Moving down a group, atomic size increases and the bonding electrons sit farther from the nucleus. This weakens bonds to hydrogen and changes how the lone pair interacts with protons. For hydrides, basicity generally decreases going down a group, so NH₃ is a stronger base than PH₃.
Resonance Effects
Resonance can dramatically reduce basicity. When a lone pair is delocalized across multiple atoms through resonance, it’s less available to accept a proton. This is why aniline (pKb = 9.37) is a far weaker base than methylamine (pKb = 3.36), even though both are amines. In aniline, the nitrogen’s lone pair is partially spread into the benzene ring through resonance, so it’s much less eager to grab a proton. The effect is powerful enough to shift basicity by many orders of magnitude. The difference between ethanol and acetate, for instance, spans over 10 pKa units, driven almost entirely by resonance stabilization of the conjugate base.
Inductive Effects
Electronegative atoms bonded nearby can pull electron density away through the chain of single bonds connecting them to the basic site. This is the inductive effect. A chlorine atom near an amine, for example, draws electron density toward itself, reducing the availability of the nitrogen’s lone pair and weakening the base. The effect diminishes with distance: a chlorine two carbons away has less impact than one directly adjacent.
Conversely, electron-donating groups like alkyl chains push electron density toward the basic atom, increasing basicity. This is why methylamine is a stronger base than ammonia: the methyl group donates electron density to nitrogen.
Steric Effects
Bulky groups near the basic site can physically block a proton from reaching the lone pair. A classic example is 2,6-di-tert-butylpyridine, where two large groups flank the nitrogen. Despite having a nitrogen lone pair that should be a decent base, its basicity drops by about 1 pKa unit because the proton simply can’t get close enough. The effect is even more dramatic for certain secondary amines, where reductions of nearly 3 pKa units have been measured. The lone pair on the nitrogen takes up less space than a proton would, so crowding the area around nitrogen penalizes the protonated form more than the free base.
Periodic Table Trends
The periodic table gives you a quick shortcut for hydrides and oxides. In any horizontal row, the most basic hydrides sit on the left side (where electronegativity is lowest) and the most acidic hydrides sit on the right. So CH₄ is effectively non-acidic, NH₃ is a moderate base, and HF is acidic.

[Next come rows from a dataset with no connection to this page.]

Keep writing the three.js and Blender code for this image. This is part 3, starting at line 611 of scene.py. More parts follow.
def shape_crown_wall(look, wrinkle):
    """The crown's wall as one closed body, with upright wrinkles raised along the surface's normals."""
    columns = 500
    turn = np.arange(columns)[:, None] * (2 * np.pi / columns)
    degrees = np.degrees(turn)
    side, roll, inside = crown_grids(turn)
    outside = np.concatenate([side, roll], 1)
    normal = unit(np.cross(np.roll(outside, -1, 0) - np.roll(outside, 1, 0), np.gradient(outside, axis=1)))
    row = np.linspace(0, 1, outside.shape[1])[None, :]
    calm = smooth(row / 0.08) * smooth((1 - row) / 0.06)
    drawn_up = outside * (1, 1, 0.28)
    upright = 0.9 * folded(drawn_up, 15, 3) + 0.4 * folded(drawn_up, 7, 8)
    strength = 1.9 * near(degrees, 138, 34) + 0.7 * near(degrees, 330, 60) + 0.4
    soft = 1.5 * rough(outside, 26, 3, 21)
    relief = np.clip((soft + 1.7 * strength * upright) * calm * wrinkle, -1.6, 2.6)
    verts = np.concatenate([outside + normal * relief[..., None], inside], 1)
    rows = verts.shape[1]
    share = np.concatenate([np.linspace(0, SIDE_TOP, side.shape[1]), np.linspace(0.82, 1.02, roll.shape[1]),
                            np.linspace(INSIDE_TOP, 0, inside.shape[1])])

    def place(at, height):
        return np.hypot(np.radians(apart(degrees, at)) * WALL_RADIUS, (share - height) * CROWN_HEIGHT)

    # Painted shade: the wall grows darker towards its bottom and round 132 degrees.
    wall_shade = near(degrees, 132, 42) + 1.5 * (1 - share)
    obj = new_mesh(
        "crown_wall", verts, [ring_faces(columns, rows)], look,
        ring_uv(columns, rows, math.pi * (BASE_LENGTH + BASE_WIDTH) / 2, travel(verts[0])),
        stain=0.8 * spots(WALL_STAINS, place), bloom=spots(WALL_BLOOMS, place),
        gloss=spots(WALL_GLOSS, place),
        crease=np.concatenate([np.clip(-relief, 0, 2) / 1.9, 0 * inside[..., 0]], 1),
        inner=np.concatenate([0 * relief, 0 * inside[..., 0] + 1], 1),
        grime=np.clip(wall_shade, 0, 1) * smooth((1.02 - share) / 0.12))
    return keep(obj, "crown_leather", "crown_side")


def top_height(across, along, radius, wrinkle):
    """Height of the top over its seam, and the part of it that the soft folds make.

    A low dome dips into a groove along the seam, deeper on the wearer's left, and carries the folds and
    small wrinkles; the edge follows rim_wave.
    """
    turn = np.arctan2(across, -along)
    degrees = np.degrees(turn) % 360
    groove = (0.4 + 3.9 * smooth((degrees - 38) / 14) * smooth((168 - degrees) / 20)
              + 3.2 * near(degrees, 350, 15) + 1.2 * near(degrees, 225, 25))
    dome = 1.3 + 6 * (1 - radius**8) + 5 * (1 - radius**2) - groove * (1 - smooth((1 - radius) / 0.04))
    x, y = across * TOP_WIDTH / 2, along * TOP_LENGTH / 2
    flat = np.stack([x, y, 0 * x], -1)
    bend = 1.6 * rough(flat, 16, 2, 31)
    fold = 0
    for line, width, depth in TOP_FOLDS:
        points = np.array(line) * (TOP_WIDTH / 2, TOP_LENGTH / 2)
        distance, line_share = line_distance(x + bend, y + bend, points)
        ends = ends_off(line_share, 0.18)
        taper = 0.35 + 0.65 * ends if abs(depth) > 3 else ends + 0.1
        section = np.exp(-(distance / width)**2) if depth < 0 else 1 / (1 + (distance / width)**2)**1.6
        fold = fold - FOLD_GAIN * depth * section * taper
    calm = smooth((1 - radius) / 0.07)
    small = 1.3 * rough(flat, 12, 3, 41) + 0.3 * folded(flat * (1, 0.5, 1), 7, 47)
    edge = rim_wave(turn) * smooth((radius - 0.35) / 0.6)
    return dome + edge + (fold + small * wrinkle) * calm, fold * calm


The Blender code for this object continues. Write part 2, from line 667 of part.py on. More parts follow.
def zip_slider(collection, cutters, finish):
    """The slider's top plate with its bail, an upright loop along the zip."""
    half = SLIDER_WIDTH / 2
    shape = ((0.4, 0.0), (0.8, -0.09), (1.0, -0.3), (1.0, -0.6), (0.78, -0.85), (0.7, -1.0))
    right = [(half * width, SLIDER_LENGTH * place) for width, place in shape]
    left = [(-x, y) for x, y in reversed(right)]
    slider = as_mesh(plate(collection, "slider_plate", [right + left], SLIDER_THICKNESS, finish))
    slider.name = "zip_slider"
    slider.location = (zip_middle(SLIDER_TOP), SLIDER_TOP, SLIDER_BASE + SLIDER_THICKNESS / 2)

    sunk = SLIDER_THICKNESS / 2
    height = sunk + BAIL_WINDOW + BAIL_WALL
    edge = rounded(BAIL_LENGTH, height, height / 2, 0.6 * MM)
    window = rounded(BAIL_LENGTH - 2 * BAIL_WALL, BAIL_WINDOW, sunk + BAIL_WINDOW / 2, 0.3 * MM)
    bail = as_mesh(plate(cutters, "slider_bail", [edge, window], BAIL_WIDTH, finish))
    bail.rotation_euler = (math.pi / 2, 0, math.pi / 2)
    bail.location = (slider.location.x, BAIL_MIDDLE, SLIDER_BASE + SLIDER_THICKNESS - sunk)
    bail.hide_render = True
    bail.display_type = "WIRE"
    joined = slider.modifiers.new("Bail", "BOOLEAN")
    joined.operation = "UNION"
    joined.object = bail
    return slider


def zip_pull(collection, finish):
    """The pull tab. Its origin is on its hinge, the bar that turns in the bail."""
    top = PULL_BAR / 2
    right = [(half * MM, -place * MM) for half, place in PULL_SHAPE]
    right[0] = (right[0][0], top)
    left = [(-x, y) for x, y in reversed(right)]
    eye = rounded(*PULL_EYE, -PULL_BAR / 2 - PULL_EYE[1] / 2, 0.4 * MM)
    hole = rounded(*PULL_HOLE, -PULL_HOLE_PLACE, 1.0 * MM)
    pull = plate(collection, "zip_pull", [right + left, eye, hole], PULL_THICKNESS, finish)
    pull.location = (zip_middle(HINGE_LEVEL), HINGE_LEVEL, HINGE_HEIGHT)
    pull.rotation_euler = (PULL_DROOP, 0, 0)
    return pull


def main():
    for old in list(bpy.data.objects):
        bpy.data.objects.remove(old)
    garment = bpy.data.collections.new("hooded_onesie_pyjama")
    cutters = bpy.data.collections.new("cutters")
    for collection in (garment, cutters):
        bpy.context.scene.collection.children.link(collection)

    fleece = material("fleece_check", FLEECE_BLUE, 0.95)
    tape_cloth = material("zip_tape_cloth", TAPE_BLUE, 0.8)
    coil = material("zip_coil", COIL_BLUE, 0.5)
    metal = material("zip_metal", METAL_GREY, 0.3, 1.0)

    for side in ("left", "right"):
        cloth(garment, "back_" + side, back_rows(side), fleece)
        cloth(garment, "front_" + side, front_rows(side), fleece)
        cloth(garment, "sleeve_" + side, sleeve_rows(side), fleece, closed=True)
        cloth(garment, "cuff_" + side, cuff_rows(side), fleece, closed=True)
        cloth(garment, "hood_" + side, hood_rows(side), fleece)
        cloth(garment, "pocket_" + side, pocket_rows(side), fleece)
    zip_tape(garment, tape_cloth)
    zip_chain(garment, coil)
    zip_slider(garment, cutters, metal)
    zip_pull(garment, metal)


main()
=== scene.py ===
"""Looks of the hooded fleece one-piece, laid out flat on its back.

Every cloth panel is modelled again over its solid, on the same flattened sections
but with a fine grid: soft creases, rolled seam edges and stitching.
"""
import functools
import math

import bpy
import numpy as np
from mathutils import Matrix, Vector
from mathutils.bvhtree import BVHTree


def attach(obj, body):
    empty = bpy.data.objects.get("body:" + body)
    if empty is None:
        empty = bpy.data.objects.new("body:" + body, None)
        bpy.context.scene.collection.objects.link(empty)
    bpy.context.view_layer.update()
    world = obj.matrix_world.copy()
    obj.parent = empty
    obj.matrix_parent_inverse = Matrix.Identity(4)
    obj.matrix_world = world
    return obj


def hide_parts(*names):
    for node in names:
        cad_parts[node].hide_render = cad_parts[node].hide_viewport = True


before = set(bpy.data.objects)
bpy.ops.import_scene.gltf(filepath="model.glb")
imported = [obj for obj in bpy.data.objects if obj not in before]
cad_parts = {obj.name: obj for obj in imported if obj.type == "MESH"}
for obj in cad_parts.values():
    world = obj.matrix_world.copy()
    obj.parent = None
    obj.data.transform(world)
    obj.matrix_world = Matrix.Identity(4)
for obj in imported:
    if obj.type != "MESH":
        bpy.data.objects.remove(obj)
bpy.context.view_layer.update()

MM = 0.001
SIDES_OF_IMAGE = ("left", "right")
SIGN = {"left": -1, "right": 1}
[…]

For metal and nonmetal oxides, the pattern connects to electronegativity as well. When the element bonded to oxygen has low electronegativity (typically a metal), it doesn’t pull electron density away from the oxygen. The oxygen stays electron-rich, the O-H bond stays relatively non-polar, and the weaker metal-oxygen bond breaks easily to release hydroxide ions. The compound behaves as a base. This is why sodium oxide and calcium oxide dissolve in water to form strongly basic solutions, while nonmetal oxides like sulfur trioxide form acids.

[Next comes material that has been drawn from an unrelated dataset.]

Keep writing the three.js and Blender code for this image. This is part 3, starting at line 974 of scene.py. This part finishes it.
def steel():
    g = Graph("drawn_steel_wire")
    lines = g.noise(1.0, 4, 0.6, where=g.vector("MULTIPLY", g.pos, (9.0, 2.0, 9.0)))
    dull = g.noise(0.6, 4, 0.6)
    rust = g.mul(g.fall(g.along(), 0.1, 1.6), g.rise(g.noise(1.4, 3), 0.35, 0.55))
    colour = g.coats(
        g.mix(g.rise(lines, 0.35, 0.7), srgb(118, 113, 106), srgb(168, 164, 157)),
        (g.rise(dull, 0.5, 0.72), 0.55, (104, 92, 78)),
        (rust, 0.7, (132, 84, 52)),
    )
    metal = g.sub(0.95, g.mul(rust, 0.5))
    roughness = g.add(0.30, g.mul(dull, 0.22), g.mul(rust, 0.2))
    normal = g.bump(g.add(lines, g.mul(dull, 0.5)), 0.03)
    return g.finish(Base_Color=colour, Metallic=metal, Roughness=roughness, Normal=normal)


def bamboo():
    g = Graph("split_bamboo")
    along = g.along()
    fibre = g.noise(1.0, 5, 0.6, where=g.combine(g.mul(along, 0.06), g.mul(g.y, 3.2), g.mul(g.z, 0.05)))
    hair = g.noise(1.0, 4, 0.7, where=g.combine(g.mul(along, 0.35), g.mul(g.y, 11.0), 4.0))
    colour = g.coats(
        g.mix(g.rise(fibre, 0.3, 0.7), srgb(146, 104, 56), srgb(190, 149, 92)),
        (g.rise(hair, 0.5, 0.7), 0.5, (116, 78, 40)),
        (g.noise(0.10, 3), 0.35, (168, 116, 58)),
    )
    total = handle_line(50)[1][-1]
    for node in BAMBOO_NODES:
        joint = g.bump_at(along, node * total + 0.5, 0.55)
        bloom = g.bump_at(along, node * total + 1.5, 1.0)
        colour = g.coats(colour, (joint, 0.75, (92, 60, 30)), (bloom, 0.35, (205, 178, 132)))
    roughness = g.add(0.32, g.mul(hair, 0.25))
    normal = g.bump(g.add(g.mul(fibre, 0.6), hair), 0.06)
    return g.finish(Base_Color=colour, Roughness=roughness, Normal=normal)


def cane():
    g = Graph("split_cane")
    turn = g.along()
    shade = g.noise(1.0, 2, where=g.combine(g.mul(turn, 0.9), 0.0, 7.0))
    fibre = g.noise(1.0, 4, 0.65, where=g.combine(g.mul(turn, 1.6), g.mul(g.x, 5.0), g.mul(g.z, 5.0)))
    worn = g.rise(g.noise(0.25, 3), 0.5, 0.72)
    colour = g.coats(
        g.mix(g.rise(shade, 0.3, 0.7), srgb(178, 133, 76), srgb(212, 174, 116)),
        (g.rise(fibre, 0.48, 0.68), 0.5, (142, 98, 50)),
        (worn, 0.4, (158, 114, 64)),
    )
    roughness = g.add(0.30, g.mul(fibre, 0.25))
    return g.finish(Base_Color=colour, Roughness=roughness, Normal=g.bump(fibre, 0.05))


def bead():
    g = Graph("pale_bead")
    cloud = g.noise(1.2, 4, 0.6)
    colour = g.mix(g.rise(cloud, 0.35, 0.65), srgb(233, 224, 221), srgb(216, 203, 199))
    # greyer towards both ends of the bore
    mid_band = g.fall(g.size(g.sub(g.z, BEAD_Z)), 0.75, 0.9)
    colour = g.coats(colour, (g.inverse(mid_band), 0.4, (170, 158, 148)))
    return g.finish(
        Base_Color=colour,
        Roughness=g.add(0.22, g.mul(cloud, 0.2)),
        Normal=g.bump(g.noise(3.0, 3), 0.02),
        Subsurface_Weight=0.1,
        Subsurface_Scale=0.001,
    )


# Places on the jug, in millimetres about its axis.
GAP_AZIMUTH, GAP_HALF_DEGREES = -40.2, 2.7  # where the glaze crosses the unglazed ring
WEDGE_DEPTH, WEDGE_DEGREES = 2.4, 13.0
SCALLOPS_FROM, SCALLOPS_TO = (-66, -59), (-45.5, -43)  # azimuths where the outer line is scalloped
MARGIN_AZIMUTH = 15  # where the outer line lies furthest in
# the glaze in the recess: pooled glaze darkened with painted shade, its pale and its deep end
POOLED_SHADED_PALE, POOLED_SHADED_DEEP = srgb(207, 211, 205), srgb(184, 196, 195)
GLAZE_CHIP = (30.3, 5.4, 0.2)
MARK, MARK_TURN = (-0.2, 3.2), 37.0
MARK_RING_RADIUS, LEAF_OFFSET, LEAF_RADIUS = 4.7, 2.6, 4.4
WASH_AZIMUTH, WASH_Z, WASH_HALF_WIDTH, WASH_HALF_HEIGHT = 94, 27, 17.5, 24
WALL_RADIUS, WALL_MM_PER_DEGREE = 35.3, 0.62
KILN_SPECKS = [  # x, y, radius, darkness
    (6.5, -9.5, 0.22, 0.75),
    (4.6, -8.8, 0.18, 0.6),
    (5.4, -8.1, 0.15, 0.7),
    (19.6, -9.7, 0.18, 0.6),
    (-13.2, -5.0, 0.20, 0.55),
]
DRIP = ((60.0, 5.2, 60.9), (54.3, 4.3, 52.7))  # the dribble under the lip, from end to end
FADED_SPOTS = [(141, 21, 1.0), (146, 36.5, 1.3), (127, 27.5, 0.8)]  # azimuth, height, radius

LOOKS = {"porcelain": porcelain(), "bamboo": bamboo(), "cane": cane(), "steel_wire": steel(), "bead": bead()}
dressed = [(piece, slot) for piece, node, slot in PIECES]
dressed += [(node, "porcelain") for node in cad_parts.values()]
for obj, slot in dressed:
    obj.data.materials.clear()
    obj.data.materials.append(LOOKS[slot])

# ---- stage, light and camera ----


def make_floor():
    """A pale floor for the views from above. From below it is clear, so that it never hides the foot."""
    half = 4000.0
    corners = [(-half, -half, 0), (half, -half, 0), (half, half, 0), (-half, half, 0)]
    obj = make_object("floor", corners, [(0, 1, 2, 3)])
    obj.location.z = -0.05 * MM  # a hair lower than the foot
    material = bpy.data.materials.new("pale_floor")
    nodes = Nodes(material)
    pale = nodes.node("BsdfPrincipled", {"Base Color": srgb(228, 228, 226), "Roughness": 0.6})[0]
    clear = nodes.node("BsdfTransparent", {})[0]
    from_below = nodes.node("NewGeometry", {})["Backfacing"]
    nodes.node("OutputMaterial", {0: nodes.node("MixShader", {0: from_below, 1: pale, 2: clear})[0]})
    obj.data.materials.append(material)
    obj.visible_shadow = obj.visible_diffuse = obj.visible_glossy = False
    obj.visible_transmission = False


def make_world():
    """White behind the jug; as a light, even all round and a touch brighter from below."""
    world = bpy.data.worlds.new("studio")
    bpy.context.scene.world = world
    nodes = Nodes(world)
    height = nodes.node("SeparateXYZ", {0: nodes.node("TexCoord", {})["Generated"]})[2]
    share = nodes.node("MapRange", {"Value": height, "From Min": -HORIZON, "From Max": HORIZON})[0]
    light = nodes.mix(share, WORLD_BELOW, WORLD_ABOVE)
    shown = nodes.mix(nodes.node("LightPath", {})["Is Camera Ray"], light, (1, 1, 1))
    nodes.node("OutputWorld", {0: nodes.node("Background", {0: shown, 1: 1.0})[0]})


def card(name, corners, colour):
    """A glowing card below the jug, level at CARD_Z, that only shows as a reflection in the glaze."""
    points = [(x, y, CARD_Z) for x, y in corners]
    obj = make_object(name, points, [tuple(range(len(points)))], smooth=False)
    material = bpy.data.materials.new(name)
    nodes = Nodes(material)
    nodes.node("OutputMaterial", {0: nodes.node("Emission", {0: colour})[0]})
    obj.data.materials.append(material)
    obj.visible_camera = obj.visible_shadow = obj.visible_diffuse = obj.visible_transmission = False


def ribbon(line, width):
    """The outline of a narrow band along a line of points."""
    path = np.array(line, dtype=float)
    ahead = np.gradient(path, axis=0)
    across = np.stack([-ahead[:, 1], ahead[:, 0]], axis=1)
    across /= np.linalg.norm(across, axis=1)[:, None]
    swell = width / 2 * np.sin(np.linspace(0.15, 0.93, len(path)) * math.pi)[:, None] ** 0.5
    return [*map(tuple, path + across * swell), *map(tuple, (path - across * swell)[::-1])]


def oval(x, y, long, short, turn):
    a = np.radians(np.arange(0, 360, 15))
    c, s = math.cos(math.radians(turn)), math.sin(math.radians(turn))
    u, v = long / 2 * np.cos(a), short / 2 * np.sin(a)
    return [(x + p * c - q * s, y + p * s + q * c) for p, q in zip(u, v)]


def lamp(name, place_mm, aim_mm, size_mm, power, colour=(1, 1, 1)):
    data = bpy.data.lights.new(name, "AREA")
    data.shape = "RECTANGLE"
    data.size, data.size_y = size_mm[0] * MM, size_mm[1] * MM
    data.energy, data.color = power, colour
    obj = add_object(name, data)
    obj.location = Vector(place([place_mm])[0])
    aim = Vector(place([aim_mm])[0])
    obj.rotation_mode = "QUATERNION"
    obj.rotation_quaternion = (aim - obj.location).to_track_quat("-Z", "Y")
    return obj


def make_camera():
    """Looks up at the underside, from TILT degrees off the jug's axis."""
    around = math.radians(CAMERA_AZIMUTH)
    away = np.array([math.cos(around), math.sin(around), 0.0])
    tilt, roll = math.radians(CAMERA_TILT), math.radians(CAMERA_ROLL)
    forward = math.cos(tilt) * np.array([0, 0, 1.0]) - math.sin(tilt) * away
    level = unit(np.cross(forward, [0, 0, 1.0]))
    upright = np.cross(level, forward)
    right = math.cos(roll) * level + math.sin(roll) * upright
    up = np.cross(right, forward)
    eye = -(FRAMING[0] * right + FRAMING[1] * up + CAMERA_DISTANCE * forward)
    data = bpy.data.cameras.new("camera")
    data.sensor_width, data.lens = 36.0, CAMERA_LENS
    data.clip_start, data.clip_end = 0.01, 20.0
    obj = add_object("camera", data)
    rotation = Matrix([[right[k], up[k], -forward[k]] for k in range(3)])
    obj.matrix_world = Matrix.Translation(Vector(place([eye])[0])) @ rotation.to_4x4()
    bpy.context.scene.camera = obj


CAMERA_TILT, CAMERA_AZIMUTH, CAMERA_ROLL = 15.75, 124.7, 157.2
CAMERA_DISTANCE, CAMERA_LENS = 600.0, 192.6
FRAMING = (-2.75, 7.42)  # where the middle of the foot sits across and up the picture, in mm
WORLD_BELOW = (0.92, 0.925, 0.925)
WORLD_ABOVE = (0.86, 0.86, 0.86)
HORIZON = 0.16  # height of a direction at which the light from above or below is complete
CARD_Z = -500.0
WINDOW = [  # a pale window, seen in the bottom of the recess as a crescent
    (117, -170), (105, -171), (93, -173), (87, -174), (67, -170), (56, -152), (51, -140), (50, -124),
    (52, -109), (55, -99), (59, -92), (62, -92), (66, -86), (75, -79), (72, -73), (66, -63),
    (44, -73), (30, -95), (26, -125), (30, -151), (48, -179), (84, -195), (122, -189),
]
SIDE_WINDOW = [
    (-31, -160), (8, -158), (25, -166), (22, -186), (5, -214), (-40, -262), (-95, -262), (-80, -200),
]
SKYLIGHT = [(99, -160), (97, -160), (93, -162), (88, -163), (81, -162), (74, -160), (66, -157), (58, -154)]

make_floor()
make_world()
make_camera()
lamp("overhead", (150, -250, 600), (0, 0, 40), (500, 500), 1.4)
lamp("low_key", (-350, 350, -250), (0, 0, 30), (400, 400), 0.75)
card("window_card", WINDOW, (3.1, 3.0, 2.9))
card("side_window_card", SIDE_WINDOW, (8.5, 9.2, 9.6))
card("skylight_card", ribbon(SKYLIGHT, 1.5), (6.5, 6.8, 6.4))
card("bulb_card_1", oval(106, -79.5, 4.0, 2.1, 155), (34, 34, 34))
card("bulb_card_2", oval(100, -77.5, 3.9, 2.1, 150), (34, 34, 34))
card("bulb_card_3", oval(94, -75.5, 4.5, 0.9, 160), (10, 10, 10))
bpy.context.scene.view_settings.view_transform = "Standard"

Measuring Basicity in the Lab
pH Meters
A pH meter measures hydrogen ion activity in solution using a glass electrode. The probe contains an internal reference buffer and a reference electrode. When dipped into your solution, a voltage develops across the glass membrane proportional to the difference in hydrogen ion concentration between the reference and your sample. Basic solutions read above 7 on the pH scale, with higher numbers indicating stronger basicity. A neutral solution reads 7, reflecting equal hydrogen and hydroxide ion activity. pH meters give precise readings, typically to 0.01 pH units, making them the standard tool for quantitative work.
Indicators
Chemical indicators offer a quick visual test. Each indicator changes color over a specific pH range:
- Bromothymol blue: transitions from yellow to blue between pH 6.0 and 7.6, useful for detecting mildly basic solutions
- Litmus (azolitmin): shifts from red to blue between pH 4.5 and 8.3, the classic “litmus test”
- Phenolphthalein: goes from colorless to fuchsia between pH 8.3 and 10.0, ideal for detecting moderately strong bases
If you add phenolphthalein to a solution and it turns pink, you know the pH is at least 8.3. If bromothymol blue turns blue but phenolphthalein stays colorless, your pH is roughly between 7.6 and 8.3. Using multiple indicators narrows the range.
Titration
To determine the exact concentration of a basic solution, you can titrate it against an acid of known concentration. Dissolve your base in a flask, add a few drops of indicator, then slowly add acid from a burette. When the indicator changes color, you’ve reached the endpoint. Multiply the volume of acid used by its molarity to find the moles of acid, then use the balanced chemical equation to calculate the moles of base present. Dividing by your original volume gives the base’s molarity. For bases that produce carbon dioxide during the reaction, you may need to boil the solution to drive off dissolved CO₂, which can interfere with the endpoint.
Putting It All Together
If you’re comparing bases on paper, start with pKb values when available. When they aren’t, use structural analysis: check electronegativity, look for resonance that delocalizes the lone pair, consider nearby electron-withdrawing or donating groups, and assess whether bulky substituents block the basic site. If you’re working in the lab, a pH meter gives the most precise reading, indicators provide a fast qualitative check, and titration quantifies an unknown base’s concentration. Each approach answers a slightly different version of the question, so the best method depends on what you actually need to know.